I believe that if it were not for his art gracing our covers, our legacy would have been greatly diminished, and hope to be working with him on any future projects!
In 2005 a tribute album was released with bands covering beloved Cirith Ungol songs. If a second volume was to happen in the future, what bands would you like to see take part?
HA! That was amazing, many of those covers were fantastic. I would like to see Night Demon do one of our songs, as it has been a long time since I have seen a power trio with so much potential!
Tying into the previous question, given your covers of “Fire,” “Secret Agent Man,” and “Go It Alone,” are there any other songs that you think would make for a good reinterpretation by Cirith Ungol?
We have talked about that. The only official cover we ever recorded was “Fire” by Arthur Brown. Tim and I wish we could do a James Bond song, but not sure that will ever happen!
Do you have anything else you’d like to talk about, promote, or share?

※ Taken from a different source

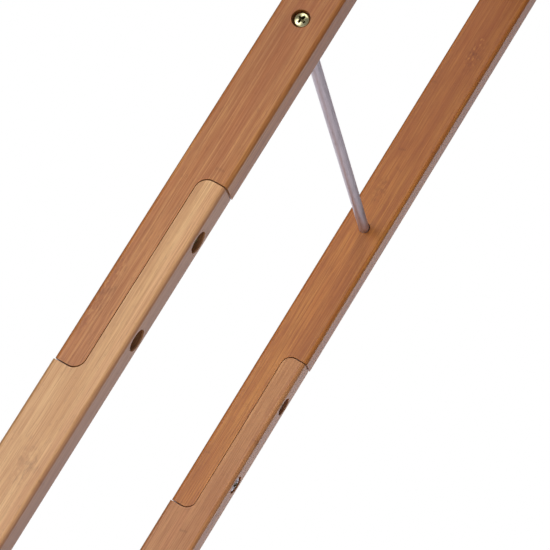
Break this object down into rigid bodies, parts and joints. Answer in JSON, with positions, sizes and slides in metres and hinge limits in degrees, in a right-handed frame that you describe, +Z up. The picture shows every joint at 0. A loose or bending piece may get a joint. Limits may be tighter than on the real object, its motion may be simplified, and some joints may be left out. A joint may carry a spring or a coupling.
{
  "type": "ladder shelf",
  "caption": "Wall-leaning bamboo ladder shelf: two half-lapped rails, steel rods, slatted tray shelves that deepen towards the floor.",
  "frame": {"origin": "on the floor, at the centre of the outer box", "axes": "+Z up, +Y towards the wall the shelf leans on, +X to the right for a person facing the shelf"},
  "size_m": [0.45, 0.405, 1.7643],
  "materials": {
    "bamboo_caramel": "satin lacquer over carbonised strip bamboo",
    "bamboo_honey": "satin lacquer over natural strip bamboo",
    "bamboo_slat": "satin lacquer over carbonised strip bamboo",
    "rod_steel": "satin drawn steel",
    "screw_zinc": "yellow zinc plate",
    "screw_bright": "bright zinc plate",
    "insert_brass": "turned brass",
    "bracket_steel": "zinc-plated sheet",
    "rubber": "matt"
  },
  "bodies": {
    "root": {"right_rail_lower": "bamboo_honey", "right_rail_upper": "bamboo_caramel", "left_rail_lower": "bamboo_caramel", "left_rail_upper": "bamboo_caramel", "bottom_rod": "rod_steel", "second_rod": "rod_steel", "towel_rod": "rod_steel", "top_rod": "rod_steel", "rod_screws_right": "screw_zinc", "rod_screws_left": "screw_zinc", "lap_screws_right": "screw_zinc", "lap_screws_left": "screw_bright", "lap_inserts": "insert_brass", "shelf_screws_right": "screw_zinc", "shelf_screws_left": "screw_zinc", "bottom_cheek_right": "bamboo_caramel", "bottom_cheek_left": "bamboo_caramel", "bottom_front_lip": "bamboo_caramel", "bottom_rear_lip": "bamboo_caramel", "bottom_ledge_right": "bamboo_honey", "bottom_ledge_left": "bamboo_honey", "bottom_slat_1": "bamboo_slat", "bottom_slat_2": "bamboo_slat", "bottom_slat_3": "bamboo_slat", "bottom_slat_4": "bamboo_slat", "bottom_slat_5": "bamboo_slat", "bottom_slat_6": "bamboo_slat", "bottom_slat_7": "bamboo_slat", "middle_cheek_right": "bamboo_caramel", "middle_cheek_left": "bamboo_caramel", "middle_front_lip": "bamboo_caramel", "middle_rear_lip": "bamboo_caramel", "middle_ledge_right": "bamboo_honey", "middle_ledge_left": "bamboo_honey", "middle_slat_1": "bamboo_slat", "middle_slat_2": "bamboo_slat", "middle_slat_3": "bamboo_slat", "middle_slat_4": "bamboo_slat", "middle_slat_5": "bamboo_slat", "top_cheek_right": "bamboo_caramel", "top_cheek_left": "bamboo_caramel", "top_front_lip": "bamboo_caramel", "top_rear_lip": "bamboo_caramel", "top_ledge_right": "bamboo_honey", "top_ledge_left": "bamboo_honey", "top_slat_1": "bamboo_slat", "top_slat_2": "bamboo_slat", "lip_screws": "screw_zinc", "ledge_screws": "screw_zinc", "slat_screws": "screw_zinc", "foot_pad_right": "rubber", "foot_pad_left": "rubber", "wall_pad_right": "rubber", "wall_pad_left": "rubber", "wall_bracket_right": "bracket_steel", "wall_bracket_left": "bracket_steel", "bracket_screws": "screw_zinc"}
  },
  "joints": []
}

On behalf of the band, I would like to thank everyone who has come out to see the us, or has supported Cirith Ungol over the years. We are playing only a handful of shows each year, and urging anyone that has ever wanted to see the band to try to get out to one of these rare appearances. Check out the new live album, and or one of the deluxe editions of King of the Dead, or Paradise Lost, or Witch’s Game which are all pretty awesome! Metal Blade Records has gone to extraordinary lengths to make these molten metal project glow red hot!!! Blending Sword and Sorcery themes, with fiercely intense Heavy Metal, Cirith Ungol’s music conjures up images of the darker side of man’s eternal, “A Churning Maelstrom of Metal Chaos Descending!”